As for Skylanders, I'm not sure what you're arguing about - as I said, I'd thought the franchise was doing better in the UK than it actually was.
800k in the next 9 weeks isn't a given, but it's achievable, if Nintendo handles things properly. Like I said, I'm assuming Nintendo has a plan to get themselves to that 4 million shipped number. And you note that it depends on whether Nintendo was basing the estimate on the "cards already on the table". The reason why it takes about 4 weeks for Nintendo to release their financial report is that they have to do analysis and make plans before reporting to investors. If the projections were already looking unlikely on January 23rd (time of the Wii U Direct), they wouldn't have left them at those values on January 26th. They could easily have reduced it to 3.5 million and saved face in April with little impact in January. So I stand by my prediction that they've got some plans to push the system, that don't involve actual price cuts (note: they could bundle NSMB U with both the basic and premium packs for the next 6 months without upping the price, and thus have an effective price cut without an actual price cut).

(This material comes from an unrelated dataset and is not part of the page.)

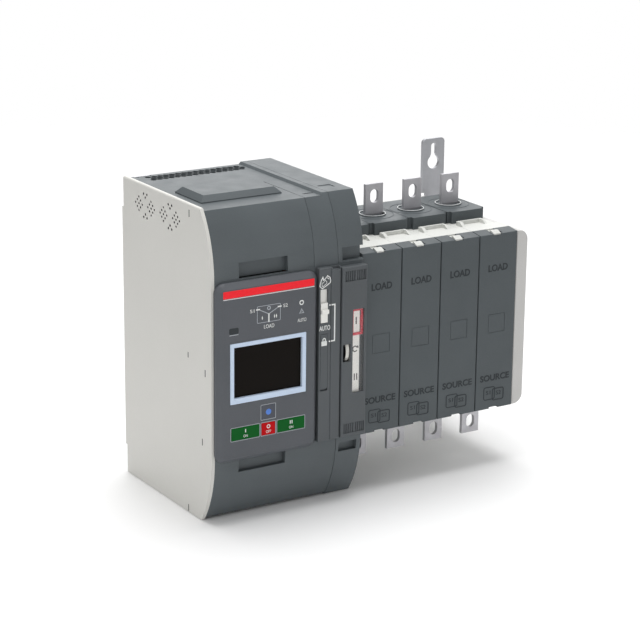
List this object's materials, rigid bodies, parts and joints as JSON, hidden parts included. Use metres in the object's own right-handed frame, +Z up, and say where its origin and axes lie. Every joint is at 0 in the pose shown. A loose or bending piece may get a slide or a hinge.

The very fact that Nintendo held that Wii U Direct, which announced more than we'd normally hear from Nintendo, suggests that Nintendo did make new plans, and are already in the process of enacting them. And Iwata wouldn't have blatantly ruled out any price cut on January 26th if recent numbers were a concern to Nintendo - he could easily have couched it in terms like "We do not currently expect to require a price cut" - thereby enabling them to simply go "situation has changed, we need to drop the price", and there's no problem.